━━━ Provided data ━━━

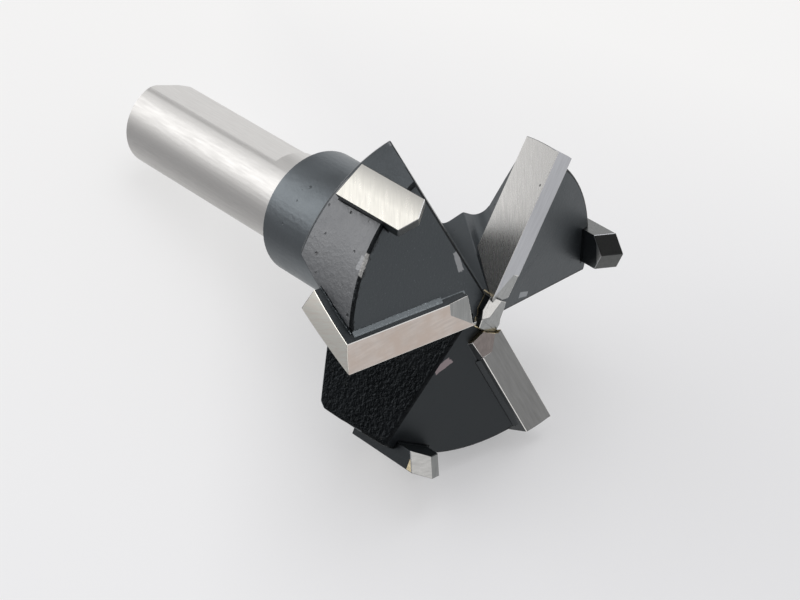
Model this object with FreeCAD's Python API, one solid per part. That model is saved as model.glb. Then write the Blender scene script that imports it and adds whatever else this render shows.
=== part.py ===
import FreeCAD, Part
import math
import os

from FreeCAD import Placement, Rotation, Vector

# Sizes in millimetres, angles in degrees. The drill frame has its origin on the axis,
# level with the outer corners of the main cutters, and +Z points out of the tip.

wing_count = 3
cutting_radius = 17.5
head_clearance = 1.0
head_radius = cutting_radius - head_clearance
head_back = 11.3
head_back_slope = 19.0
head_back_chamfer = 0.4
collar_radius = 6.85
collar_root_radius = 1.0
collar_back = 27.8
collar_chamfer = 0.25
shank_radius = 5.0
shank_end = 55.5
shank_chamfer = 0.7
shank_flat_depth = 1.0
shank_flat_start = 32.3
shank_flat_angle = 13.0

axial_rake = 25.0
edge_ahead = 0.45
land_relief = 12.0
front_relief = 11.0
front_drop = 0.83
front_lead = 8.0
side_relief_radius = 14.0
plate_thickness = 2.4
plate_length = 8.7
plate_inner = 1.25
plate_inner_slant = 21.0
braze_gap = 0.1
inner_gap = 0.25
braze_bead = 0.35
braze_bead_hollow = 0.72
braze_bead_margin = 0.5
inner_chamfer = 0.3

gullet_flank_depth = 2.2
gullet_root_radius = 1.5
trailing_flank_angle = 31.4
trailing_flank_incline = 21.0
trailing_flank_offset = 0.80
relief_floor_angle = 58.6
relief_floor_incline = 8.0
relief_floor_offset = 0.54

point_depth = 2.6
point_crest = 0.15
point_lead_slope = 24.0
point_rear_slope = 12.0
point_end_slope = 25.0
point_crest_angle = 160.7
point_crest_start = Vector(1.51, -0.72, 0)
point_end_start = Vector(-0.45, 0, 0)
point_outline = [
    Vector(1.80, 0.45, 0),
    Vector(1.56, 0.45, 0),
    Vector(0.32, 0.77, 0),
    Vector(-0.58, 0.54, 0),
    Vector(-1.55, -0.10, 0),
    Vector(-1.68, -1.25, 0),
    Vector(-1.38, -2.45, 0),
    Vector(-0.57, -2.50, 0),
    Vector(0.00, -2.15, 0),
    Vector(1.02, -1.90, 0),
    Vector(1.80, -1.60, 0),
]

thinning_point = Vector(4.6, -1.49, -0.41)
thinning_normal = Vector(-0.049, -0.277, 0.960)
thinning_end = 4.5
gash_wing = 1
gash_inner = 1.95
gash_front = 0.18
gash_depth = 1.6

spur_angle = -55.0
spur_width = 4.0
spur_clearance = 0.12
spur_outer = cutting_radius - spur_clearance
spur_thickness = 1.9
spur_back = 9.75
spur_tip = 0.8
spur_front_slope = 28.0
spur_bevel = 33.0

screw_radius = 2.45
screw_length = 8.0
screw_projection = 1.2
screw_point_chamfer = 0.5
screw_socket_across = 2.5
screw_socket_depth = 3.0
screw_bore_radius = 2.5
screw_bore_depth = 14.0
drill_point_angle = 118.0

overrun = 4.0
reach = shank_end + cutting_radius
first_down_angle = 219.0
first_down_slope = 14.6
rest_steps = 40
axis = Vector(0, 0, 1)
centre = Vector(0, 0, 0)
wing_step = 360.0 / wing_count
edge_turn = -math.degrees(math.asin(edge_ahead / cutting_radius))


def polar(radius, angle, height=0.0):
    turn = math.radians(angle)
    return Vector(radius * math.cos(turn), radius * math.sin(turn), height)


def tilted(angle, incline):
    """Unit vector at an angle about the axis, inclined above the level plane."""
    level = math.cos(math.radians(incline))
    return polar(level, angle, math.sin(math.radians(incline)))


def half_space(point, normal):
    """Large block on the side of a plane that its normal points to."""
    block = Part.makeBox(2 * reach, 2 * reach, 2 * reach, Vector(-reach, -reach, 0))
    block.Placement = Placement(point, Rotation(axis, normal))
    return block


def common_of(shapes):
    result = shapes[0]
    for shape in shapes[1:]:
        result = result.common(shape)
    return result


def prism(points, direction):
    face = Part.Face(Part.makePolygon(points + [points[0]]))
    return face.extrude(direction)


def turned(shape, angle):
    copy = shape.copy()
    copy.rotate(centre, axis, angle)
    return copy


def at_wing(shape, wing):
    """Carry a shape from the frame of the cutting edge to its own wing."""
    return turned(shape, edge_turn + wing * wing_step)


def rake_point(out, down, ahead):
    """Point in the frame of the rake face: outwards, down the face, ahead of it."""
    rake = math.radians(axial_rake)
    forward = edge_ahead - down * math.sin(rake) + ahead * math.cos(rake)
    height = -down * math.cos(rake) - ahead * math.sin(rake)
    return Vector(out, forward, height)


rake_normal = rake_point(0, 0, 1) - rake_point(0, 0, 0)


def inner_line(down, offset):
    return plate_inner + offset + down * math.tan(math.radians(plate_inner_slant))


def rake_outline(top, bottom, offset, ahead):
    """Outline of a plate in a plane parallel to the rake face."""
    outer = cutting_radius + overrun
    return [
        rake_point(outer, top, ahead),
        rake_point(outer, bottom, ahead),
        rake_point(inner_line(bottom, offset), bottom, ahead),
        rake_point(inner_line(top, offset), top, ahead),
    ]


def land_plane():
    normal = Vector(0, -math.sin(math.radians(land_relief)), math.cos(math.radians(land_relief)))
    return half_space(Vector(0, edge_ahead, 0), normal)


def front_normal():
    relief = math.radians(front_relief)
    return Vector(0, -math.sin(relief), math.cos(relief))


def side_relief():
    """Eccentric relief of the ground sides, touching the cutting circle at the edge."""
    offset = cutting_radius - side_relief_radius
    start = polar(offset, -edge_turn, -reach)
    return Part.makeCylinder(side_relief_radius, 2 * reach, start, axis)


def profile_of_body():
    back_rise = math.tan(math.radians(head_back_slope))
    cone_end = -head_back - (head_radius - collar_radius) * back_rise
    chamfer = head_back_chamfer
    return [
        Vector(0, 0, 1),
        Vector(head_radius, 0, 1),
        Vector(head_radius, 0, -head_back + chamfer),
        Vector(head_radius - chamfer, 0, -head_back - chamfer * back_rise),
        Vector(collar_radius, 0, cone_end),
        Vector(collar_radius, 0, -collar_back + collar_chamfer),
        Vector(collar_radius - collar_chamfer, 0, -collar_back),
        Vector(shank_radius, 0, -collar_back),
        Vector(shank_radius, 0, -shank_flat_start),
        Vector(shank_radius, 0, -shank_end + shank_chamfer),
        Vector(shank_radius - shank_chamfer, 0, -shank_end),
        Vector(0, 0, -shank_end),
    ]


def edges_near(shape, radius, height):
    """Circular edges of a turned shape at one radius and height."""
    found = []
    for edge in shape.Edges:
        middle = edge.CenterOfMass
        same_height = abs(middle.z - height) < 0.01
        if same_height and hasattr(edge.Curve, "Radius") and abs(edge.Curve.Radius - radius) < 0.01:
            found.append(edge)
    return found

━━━

■ Exercise description
Reproduce the material exactly, with every line intact.

■ Result of this task
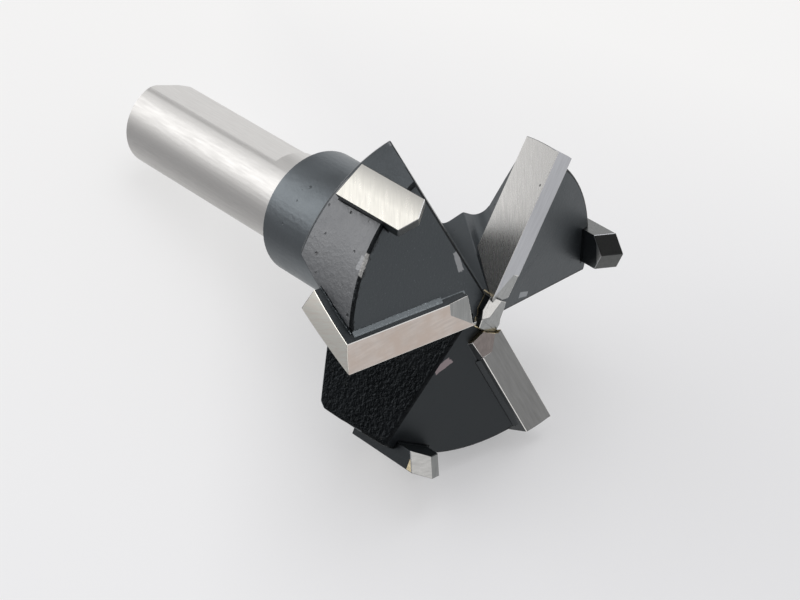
Model this object with FreeCAD's Python API, one solid per part. That model is saved as model.glb. Then write the Blender scene script that imports it and adds whatever else this render shows.
=== part.py ===
import FreeCAD, Part
import math
import os

from FreeCAD import Placement, Rotation, Vector

# Sizes in millimetres, angles in degrees. The drill frame has its origin on the axis,
# level with the outer corners of the main cutters, and +Z points out of the tip.

wing_count = 3
cutting_radius = 17.5
head_clearance = 1.0
head_radius = cutting_radius - head_clearance
head_back = 11.3
head_back_slope = 19.0
head_back_chamfer = 0.4
collar_radius = 6.85
collar_root_radius = 1.0
collar_back = 27.8
collar_chamfer = 0.25
shank_radius = 5.0
shank_end = 55.5
shank_chamfer = 0.7
shank_flat_depth = 1.0
shank_flat_start = 32.3
shank_flat_angle = 13.0

axial_rake = 25.0
edge_ahead = 0.45
land_relief = 12.0
front_relief = 11.0
front_drop = 0.83
front_lead = 8.0
side_relief_radius = 14.0
plate_thickness = 2.4
plate_length = 8.7
plate_inner = 1.25
plate_inner_slant = 21.0
braze_gap = 0.1
inner_gap = 0.25
braze_bead = 0.35
braze_bead_hollow = 0.72
braze_bead_margin = 0.5
inner_chamfer = 0.3

gullet_flank_depth = 2.2
gullet_root_radius = 1.5
trailing_flank_angle = 31.4
trailing_flank_incline = 21.0
trailing_flank_offset = 0.80
relief_floor_angle = 58.6
relief_floor_incline = 8.0
relief_floor_offset = 0.54

point_depth = 2.6
point_crest = 0.15
point_lead_slope = 24.0
point_rear_slope = 12.0
point_end_slope = 25.0
point_crest_angle = 160.7
point_crest_start = Vector(1.51, -0.72, 0)
point_end_start = Vector(-0.45, 0, 0)
point_outline = [
    Vector(1.80, 0.45, 0),
    Vector(1.56, 0.45, 0),
    Vector(0.32, 0.77, 0),
    Vector(-0.58, 0.54, 0),
    Vector(-1.55, -0.10, 0),
    Vector(-1.68, -1.25, 0),
    Vector(-1.38, -2.45, 0),
    Vector(-0.57, -2.50, 0),
    Vector(0.00, -2.15, 0),
    Vector(1.02, -1.90, 0),
    Vector(1.80, -1.60, 0),
]

thinning_point = Vector(4.6, -1.49, -0.41)
thinning_normal = Vector(-0.049, -0.277, 0.960)
thinning_end = 4.5
gash_wing = 1
gash_inner = 1.95
gash_front = 0.18
gash_depth = 1.6

spur_angle = -55.0
spur_width = 4.0
spur_clearance = 0.12
spur_outer = cutting_radius - spur_clearance
spur_thickness = 1.9
spur_back = 9.75
spur_tip = 0.8
spur_front_slope = 28.0
spur_bevel = 33.0

screw_radius = 2.45
screw_length = 8.0
screw_projection = 1.2
screw_point_chamfer = 0.5
screw_socket_across = 2.5
screw_socket_depth = 3.0
screw_bore_radius = 2.5
screw_bore_depth = 14.0
drill_point_angle = 118.0

overrun = 4.0
reach = shank_end + cutting_radius
first_down_angle = 219.0
first_down_slope = 14.6
rest_steps = 40
axis = Vector(0, 0, 1)
centre = Vector(0, 0, 0)
wing_step = 360.0 / wing_count
edge_turn = -math.degrees(math.asin(edge_ahead / cutting_radius))


def polar(radius, angle, height=0.0):
    turn = math.radians(angle)
    return Vector(radius * math.cos(turn), radius * math.sin(turn), height)


def tilted(angle, incline):
    """Unit vector at an angle about the axis, inclined above the level plane."""
    level = math.cos(math.radians(incline))
    return polar(level, angle, math.sin(math.radians(incline)))


def half_space(point, normal):
    """Large block on the side of a plane that its normal points to."""
    block = Part.makeBox(2 * reach, 2 * reach, 2 * reach, Vector(-reach, -reach, 0))
    block.Placement = Placement(point, Rotation(axis, normal))
    return block


def common_of(shapes):
    result = shapes[0]
    for shape in shapes[1:]:
        result = result.common(shape)
    return result


def prism(points, direction):
    face = Part.Face(Part.makePolygon(points + [points[0]]))
    return face.extrude(direction)


def turned(shape, angle):
    copy = shape.copy()
    copy.rotate(centre, axis, angle)
    return copy


def at_wing(shape, wing):
    """Carry a shape from the frame of the cutting edge to its own wing."""
    return turned(shape, edge_turn + wing * wing_step)


def rake_point(out, down, ahead):
    """Point in the frame of the rake face: outwards, down the face, ahead of it."""
    rake = math.radians(axial_rake)
    forward = edge_ahead - down * math.sin(rake) + ahead * math.cos(rake)
    height = -down * math.cos(rake) - ahead * math.sin(rake)
    return Vector(out, forward, height)


rake_normal = rake_point(0, 0, 1) - rake_point(0, 0, 0)


def inner_line(down, offset):
    return plate_inner + offset + down * math.tan(math.radians(plate_inner_slant))


def rake_outline(top, bottom, offset, ahead):
    """Outline of a plate in a plane parallel to the rake face."""
    outer = cutting_radius + overrun
    return [
        rake_point(outer, top, ahead),
        rake_point(outer, bottom, ahead),
        rake_point(inner_line(bottom, offset), bottom, ahead),
        rake_point(inner_line(top, offset), top, ahead),
    ]


def land_plane():
    normal = Vector(0, -math.sin(math.radians(land_relief)), math.cos(math.radians(land_relief)))
    return half_space(Vector(0, edge_ahead, 0), normal)


def front_normal():
    relief = math.radians(front_relief)
    return Vector(0, -math.sin(relief), math.cos(relief))


def side_relief():
    """Eccentric relief of the ground sides, touching the cutting circle at the edge."""
    offset = cutting_radius - side_relief_radius
    start = polar(offset, -edge_turn, -reach)
    return Part.makeCylinder(side_relief_radius, 2 * reach, start, axis)


def profile_of_body():
    back_rise = math.tan(math.radians(head_back_slope))
    cone_end = -head_back - (head_radius - collar_radius) * back_rise
    chamfer = head_back_chamfer
    return [
        Vector(0, 0, 1),
        Vector(head_radius, 0, 1),
        Vector(head_radius, 0, -head_back + chamfer),
        Vector(head_radius - chamfer, 0, -head_back - chamfer * back_rise),
        Vector(collar_radius, 0, cone_end),
        Vector(collar_radius, 0, -collar_back + collar_chamfer),
        Vector(collar_radius - collar_chamfer, 0, -collar_back),
        Vector(shank_radius, 0, -collar_back),
        Vector(shank_radius, 0, -shank_flat_start),
        Vector(shank_radius, 0, -shank_end + shank_chamfer),
        Vector(shank_radius - shank_chamfer, 0, -shank_end),
        Vector(0, 0, -shank_end),
    ]


def edges_near(shape, radius, height):
    """Circular edges of a turned shape at one radius and height."""
    found = []
    for edge in shape.Edges:
        middle = edge.CenterOfMass
        same_height = abs(middle.z - height) < 0.01
        if same_height and hasattr(edge.Curve, "Radius") and abs(edge.Curve.Radius - radius) < 0.01:
            found.append(edge)
    return found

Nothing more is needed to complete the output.